Give it several days, weeks or, at most, months and arrive it shall, synthetic, bitter and fraying, wrapped in an agreement, tacit or written, trumpeted by pundits, for or against, and celebrated by mediators, innocent or cunning. And when that lull arrives, all had better know what to do; for what to do in the face of war, all have learned by heart - we to fight back, they to fight forth, Brussels to say "now, now," Paris to shout "gling," Prague to whisper "spring," Cairo to flail a finger, the UN to wield a pen, Washington to wave a carrot and Ankara to spew a flame.
But what will they all do once that misleading, shaky, artificial lull descends on the battlefield, wrapped in anticipation of the very next round, the one for which all the previous rounds' lessons will have been learned - thoroughly, needless to say - the one whose ammunition carts will tower even taller, the one whose suicides will die even happier, the one whose mediators will dress even smarter, the one whose damage will be even more collateral?

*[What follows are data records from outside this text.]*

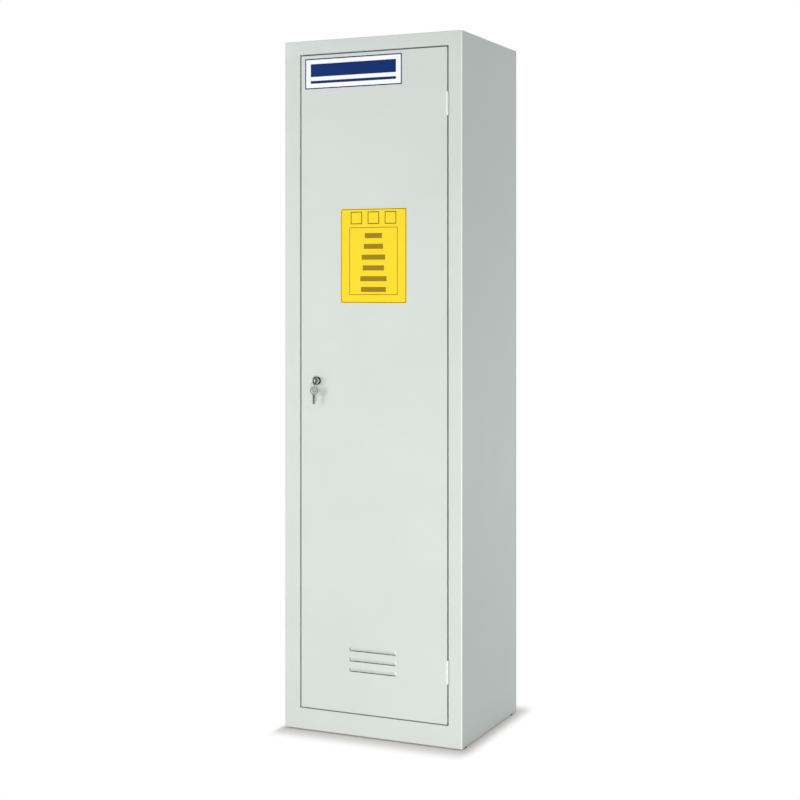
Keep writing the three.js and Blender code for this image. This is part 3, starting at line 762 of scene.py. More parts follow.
# Lock, keys and ring
def lock_case(sizes):
    """The rosette with a sunk ring round the plug, and the threaded case behind it."""
    face, front, rear = [y - LOCK.y for y in (LOCK_LOW.y, FRONT_Y, LOCK_HIGH.y)]
    plug_low, plug_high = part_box("lock_plug")
    inner = (plug_high.x - plug_low.x) / 2 + sizes.plug_gap
    outer = (LOCK_HIGH.x - LOCK_LOW.x) / 2
    edge, dish, case, thread = sizes.rosette_edge, sizes.dish_depth, sizes.case_radius, sizes.thread
    slope = dish / 6
    profile = [(inner, rear), (inner, face + dish), (sizes.dish_radius, face + dish),
               (sizes.dish_radius + slope, face)]
    profile += arc_points((outer - edge, face + edge), edge, -90, 0) + [(outer, front), (case, front)]
    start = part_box("lock_nut")[0].y - LOCK.y + thread
    for index in range(int((rear - start) / thread) - 1):
        profile += [(case, start + index * thread), (case - thread / 2, start + (index + 0.5) * thread)]
    profile += [(case - thread / 2, rear)]
    return smooth(turned("lock_case", profile, LOCK, "y", steps=64, ring=True))


def turning_plug(sizes):
    """The plug with its keyway."""
    low, high, centre = box_of("lock_plug")
    radius, half = (high.x - low.x) / 2, (high.y - low.y) / 2
    edge = sizes.plug_edge
    profile = [(0, -half)] + arc_points((radius - edge, edge - half), edge, -90, 0)
    profile += [(radius, half), (0, half)]
    piece = turned("turning_plug", profile, centre, "y", steps=64)
    key_low, key_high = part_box("key")
    gap = Vector((1, 1, 1)) * sizes.keyway_gap
    slot_low = Vector((key_low.x, low.y - gap.y, centre.z - sizes.blade)) - gap
    slot_high = Vector((key_high.x, key_high.y, centre.z + sizes.blade)) + gap
    combine(piece, block("keyway", slot_low, slot_high))
    return softened(piece, sizes.keyway_edge, angle=50)


def bow_places():
    """The middle of the hanging key's bow, that of the inserted key's bow, and a bow's radius."""
    low, high, hanging = box_of("spare_key")
    key_low, _, inserted = box_of("key")
    bow = (high.x - low.x) / 2
    return (Vector((hanging.x, hanging.y, high.z - bow)),
            Vector((inserted.x, key_low.y + bow, inserted.z)), bow)


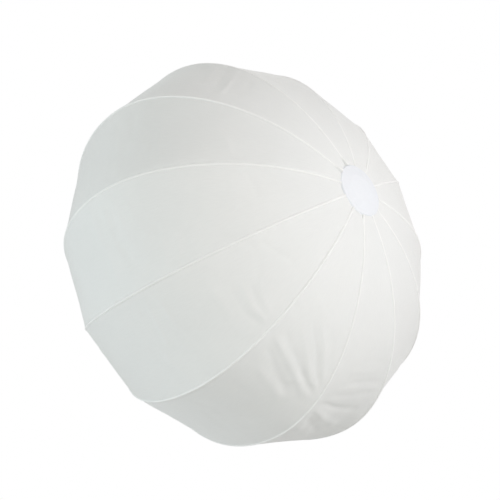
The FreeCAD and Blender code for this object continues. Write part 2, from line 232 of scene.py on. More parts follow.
def crease_height(points):
    """Sum of all creases at an array of surface points, in metres."""
    total = np.zeros(points.shape[:-1])
    wander = [noise_at(points, WANDER_SCALE, offset) for offset in WANDER_OFFSETS]
    points = points + np.stack(wander, -1) * CREASE_WANDER
    vigour = 1 + VIGOUR * noise_at(points, VIGOUR_SCALE, VIGOUR_OFFSET)
    for chain, half_width, height in ALL_CREASES:
        nodes = [chart(a, t) for a, t in chain]
        lengths = [np.linalg.norm(q - p) for p, q in zip(nodes, nodes[1:])]
        best = np.full(total.shape, np.inf)
        along = np.zeros(total.shape)
        walked = 0.0
        for p, q, length in zip(nodes, nodes[1:], lengths):
            rel = points - p
            t = np.clip(rel @ (q - p) / length ** 2, 0, 1)
            gap = np.linalg.norm(rel - t[..., None] * (q - p), axis=-1)
            nearer = gap < best
            best = np.where(nearer, gap, best)
            along = np.where(nearer, (walked + t * length) / sum(lengths), along)
            walked += length
        width = half_width * MM * (WIDTH_AT_START + WIDTH_GROWTH * along)
        taper = smooth(along / FADE_IN) * smooth((1 - along) / FADE_OUT)
        total += height * MM * taper * np.exp(-(best / width) ** 2)
    return total * vigour


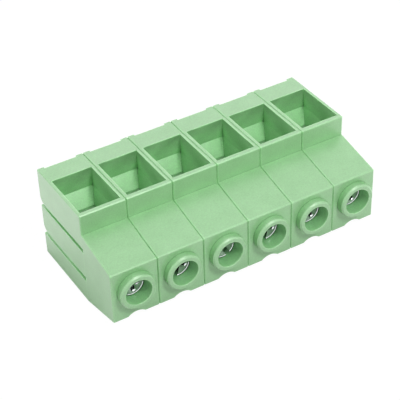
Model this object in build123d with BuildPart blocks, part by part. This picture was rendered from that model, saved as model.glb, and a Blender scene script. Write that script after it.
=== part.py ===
from build123d import *
import os
from math import hypot

# A row of board terminal modules lying on its back. All sizes are in millimetres.
# X runs along the row, the screws are at -Y, the board is at +Y and the wires come in from +Z.
# Depths (…_Y) are counted from the screw face towards the board, heights from the table.

# The row
POLES = 6
PITCH = 15.0
SEAM = 0.1

# Outline of a module, seen from the end of the row
BODY_DEPTH = 43.5
BODY_HEIGHT = 31.0
SCREW_FACE_TOP = 21.0
SCREW_FACE_FOOT = 3.8
STEP_Y = 16.5
STEP_FOOT = 24.4
EDGE_BREAK = 0.25

# Feet that stand on the board, at both sides of every module
FOOT_WIDTH = 2.2
FOOT_PROUD = 0.8

# Screw collar and the passage behind it
SCREW_Z = 13.5
COLLAR_R = 5.75
COLLAR_PROUD = 2.4
COLLAR_RIM = 0.45
BORE_R = 4.1
WEB_Y = 6.05
WEB_THICKNESS = 2.75
SHANK_HOLE_R = 3.2

# Scallop under the collar, running out on the sloping back
SCALLOP_R = 4.45
SCALLOP_DEPTH = 0.95
SCALLOP_RUN = 14.0

# Wire funnel: a straight mouth, then four slopes down to the wire hole
MOUTH_WIDTH = 12.75
MOUTH_Y = 18.1
MOUTH_DEPTH = 17.55
MOUTH_FOOT = 24.5
HOLE_WIDTH = 9.4
HOLE_Y = 22.6
HOLE_DEPTH = 9.75
HOLE_TOP = 20.0

# Pocket for the metal parts, open to the board
POCKET_WIDTH = 11.5
POCKET_TOP = 19.0
BACK_WALL = 2.0
SLEEVE_SHELF = 8.0
SHELF_Y = 19.6

# Hollow that keeps the thick wall behind the funnel from sinking in
CORE_WIDTH = 10.4
CORE_Y = 37.8
CORE_FOOT = 21.2
CORE_TOP = 28.8

# Grooves in one side of a module and the tongues on the other
GROOVE_HEIGHTS = (8.15, 18.65)
GROOVE_WIDTH = 1.4
GROOVE_DEPTH = 1.0
LEAD_IN_R = 2.5
TONGUE_CLEARANCE = 0.1
TONGUE_FRONT_GAP = 0.3
TONGUE_LENGTH = 23.0
SIDE_RELIEF = 0.1

# Clamping screw
HEAD_R = 3.9
HEAD_HEIGHT = 4.0
HEAD_SEAT = 0.05
SLOT_WIDTH = 1.4
SLOT_DEPTH = 1.8
CROSS_LENGTH = 6.2
CROSS_WIDTH = 1.2
SHANK_R = 2.97
SHANK_TIP_Y = 19.6
SLOT_ANGLES = (80, 15, -28, 12, 60, 62)

# Clamping sleeve, bent from strip with both ends lapped at the threaded side
STRIP = 1.4
SLEEVE_WIDTH = 10.9
SLEEVE_TOP_Y = 16.65
SLEEVE_BOTTOM_Y = 33.0
SLEEVE_FOOT = 8.3
SLEEVE_LENGTH = 10.4
SLEEVE_BEND_R = 1.1
LAP_GAP = 0.05
LAP_START = 3.65
LAP_END = 4.4
THREAD_CLEARANCE = 0.05

# Current bar with four solder pins
BAR_THICKNESS = 1.5
BAR_WIDTH = 7.6
BAR_GAP = 0.3
BAR_BACK_GAP = 0.05
BAR_BEND_R = 1.4
BAR_TIP = 0.6
BAR_TIP_GAP = 0.1
PLATE_INSET = 0.5
TONGUE_SLIT = 0.4
WIDE_FROM = 10.5
PIN_WIDTH = 1.2
PIN_LENGTH = 4.5
PIN_ROW_SPACING = 13.5
PIN_CHAMFER = 0.3

# Positions that follow from the sizes above
MODULE_WIDTH = PITCH - SEAM
TONGUE_PROUD = SEAM + GROOVE_DEPTH - TONGUE_CLEARANCE
LEFT = -(POLES * PITCH - SEAM + TONGUE_PROUD) / 2
FRONT = -(BODY_DEPTH + PIN_LENGTH - COLLAR_PROUD) / 2
AXIS_X = LEFT + MODULE_WIDTH / 2
RIGHT = LEFT + MODULE_WIDTH
SHANK_AXIS = Axis((AXIS_X, 0, SCREW_Z), (0, 1, 0))


def across(y):
    """Plane across the screw axis at a depth, facing the front."""
    return Plane(origin=(AXIS_X, FRONT + y, SCREW_Z), x_dir=(1, 0, 0), z_dir=(0, -1, 0))


def level(z):
    """Level plane at a height, with its origin over the screw axis at the screw face."""
    return Plane(origin=(AXIS_X, FRONT, z), x_dir=(1, 0, 0), z_dir=(0, 0, 1))


def upright(x):
    """Upright plane along the screw axis, with depth and height as its directions."""
    return Plane(origin=(x, FRONT, 0), x_dir=(0, 1, 0), z_dir=(1, 0, 0))


def groove_outline(y_from, y_to, height, width, lead_in):
    """A straight slot seen from the end, with a rounded lead-in above its far end."""
    low = height - width / 2
    high = height + width / 2
    with BuildLine() as outline:
        if lead_in > 0:
            Polyline((y_from, high), (y_from, low), (y_to, low), (y_to, high + lead_in))
            JernArc((y_to, high + lead_in), (0, -1), lead_in, -90)
            Line((y_to - lead_in, high), (y_from, high))
        else:
            Polyline((y_from, low), (y_to, low), (y_to, high), (y_from, high), close=True)
    return outline.line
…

Well there is plenty they all can do.
EUROPE CAN put its euros where its mouth is, and - having told the Jews to fight proportionately - now tell Hamas to build proportionately.
"Look there," the European envoy waving his immaculate hand across the eastern skyline of rolling fields, handsome houses and industrious factories, will be able to tell the wildly bearded Hamasnik to his left, "look at what the Jews did there; you can do the same here. And unlike the Jews, who built what we see there with their bare hands while our parents watched idly from afar, where your enemies had left family buried and property robbed - you have us, and our money, too, for we will pay for quiet anything, to anyone - even to you.
"We will give you whatever it takes to build here an oasis, and you will be like Dubai, like Bahrain and like Doha - only with rain. And you can also have a train, a train to Beirut, a train to Aqaba, a train to Damascus and one even to the Kaaba. And you can have here resorts, like Dubai's Atlantis, and you can have here banks, like Riyadh's Al-Rajhi, and you can have here a soccer team, like Cairo's Zamalek, and you can have here malls, and schools, and a Riviera, and a promenade, and a marina, and a puppet theater, too. Heck, Gaza can be an inspiration for the slums where we stuff our own Arabs, in Marseilles, Brussels and Madrid, too."
An Egyptian representative will then concur. "Now is the time. We are going to develop the northern Sinai. By El-Arish in the east you can have farms and fishing wharfs, by Port Said in the west we can share an industrial zone, and along the Bardawil Lagoon in the middle you can have hotels, spas and sanatoriums where tourists will gaze at the flamingos that lead an exceptionally pleasant life there, so close to where you have specialized in ruining lives - ours, theirs and theirs, too, not to mention yours."
And while the Gazan gazes emptily at the babblers about him, the Jews will have a task of their own, one that will fortunately not depend on this one's sincerity or on that one's reliability, or on the early lull's durability. The day the lull arrives, our leader, whoever it is that morning, can say: "In 1953, while Gaza cultivated its culture of destitution, blame and bloodshed, we built Sderot, out of nothing, with refugees who had lost everything in Iraq, Iran, Morocco and Romania. Since 1987, when the current Palestinian violence began, Sderot took in a new wave of immigrants, this time from Russia, Ukraine and Ethiopia; within a decade its population had more than doubled, to nearly 20,000. Now we are going to double it again. I myself am moving there, and so should you.
"Sderot, which was only declared a city in 1996, but even so has already produced a quality college, a film academy, some of Israel's finest rock stars, an attorney-general and a defense minister, will now be turned into a metropolis of 40,000 people. It's nothing this country hasn't done before. I hereby declare Sderot a fully tax-free zone, for everyone but me: not because it is distant, and not because it is arid, but because this is what we are all about, because this is our best reply to what we face, and because the quiet we now hear is not yet the final lull. But a day will come and the lull that ultimately conquers all battlefields will also arrive here. You can count on that, just like you can count on Sderot's tax exemption to be lifted that very day."